While initially there are enough laughs to amuse Murphy’s most ardent fans, the picture completely derails during the last forty-five minutes when the ship’s crew become affected by their interactions with New York as No. 2’s Ed Helms plans to stage a coup, another turns into a MySpace addict and-- at its most demeaning—one becomes a stereotypically flamboyant gay man worshipping Cher, offering makeovers and snaps at will to the horror of intelligent audience member everywhere.

Since, aside from Dreamgirls and the Shrek series, Eddie Murphy has set the bar so low that it’s now a cliché to even critique him, perhaps (other than its very existence), Meet Dave’s greatest crime is that it completely wastes all of its likable performers including Scott Caan who—although he stars as an X-Files inclined police officer-- seems to have been so uninspired by his role that in his major scene with Murphy in a department interrogation room, he basically does a five minute pitch perfect impersonation of his father James Caan.
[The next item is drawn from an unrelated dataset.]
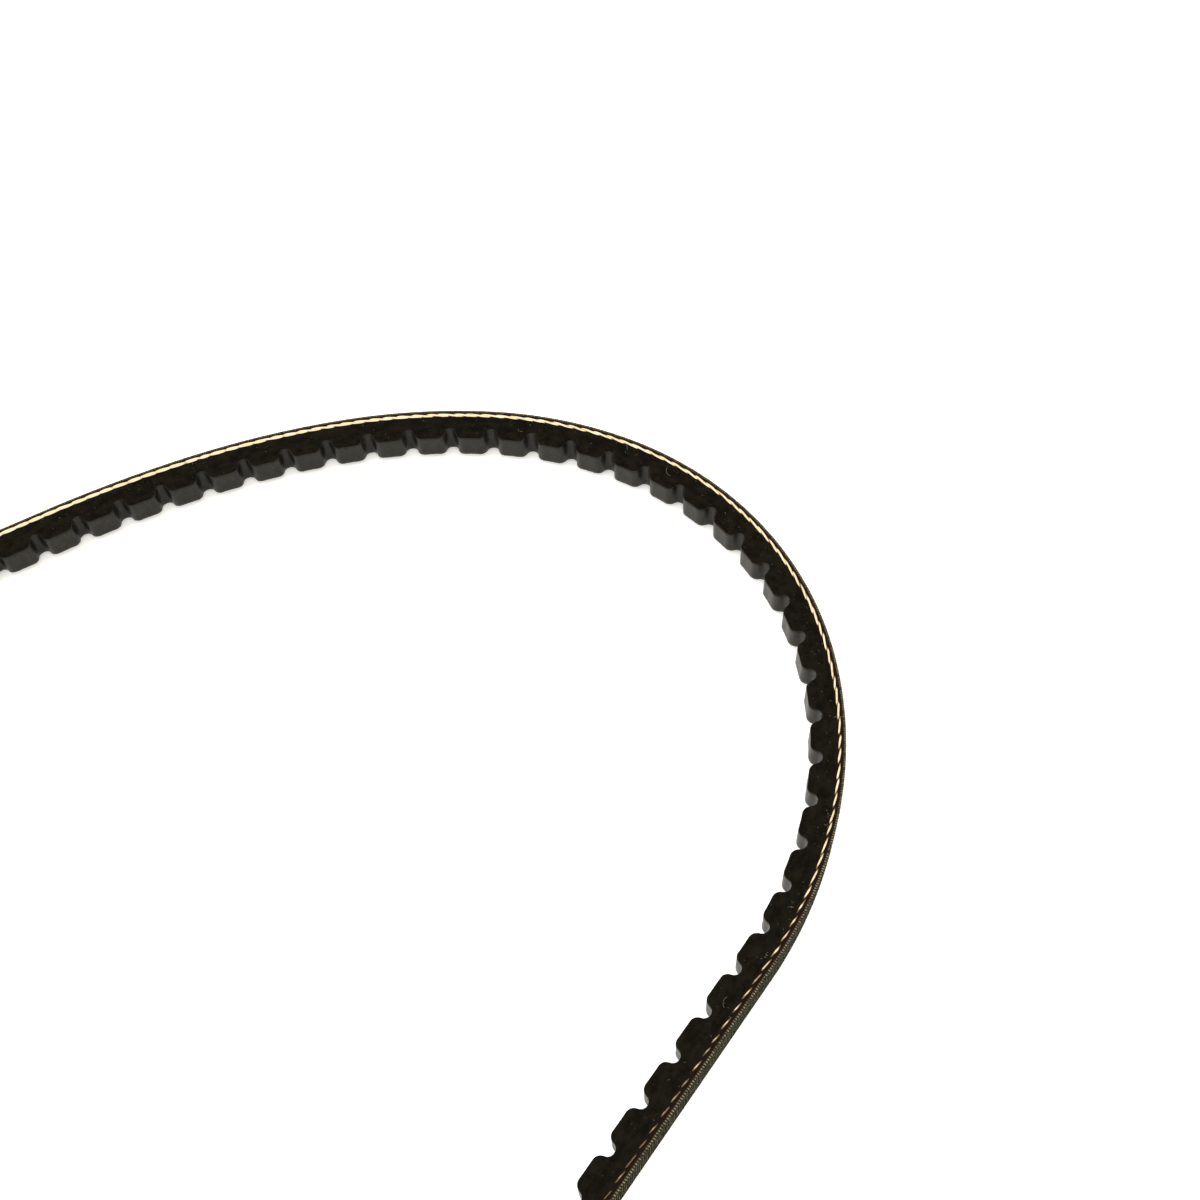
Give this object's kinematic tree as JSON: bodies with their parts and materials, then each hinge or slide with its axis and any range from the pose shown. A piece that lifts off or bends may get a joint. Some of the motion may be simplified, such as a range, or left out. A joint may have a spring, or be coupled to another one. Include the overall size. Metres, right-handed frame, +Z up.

And while I’d rather sit through Meet Dave again in its entirety than even watch the trailers for Norbit, Pluto Nash, and Nutty Professor II: The Klumps, Robbins may have been much better off compiling a few of these scenes, along with Murphy’s brilliant beginning, and releasing a disc of short comedic skits instead of serving up a film that would no doubt have been ideal fodder for co-writer Corbett’s Mystery Science Theatre 3000.

Although, I guess it could be worse-- if the film had actually been good, it could have caused an ironic trend of men defying the fashion faux pas and digging out those retro white suits so instead of “Da plane! Da plane!” it could have been “Da horror! Da, horror!”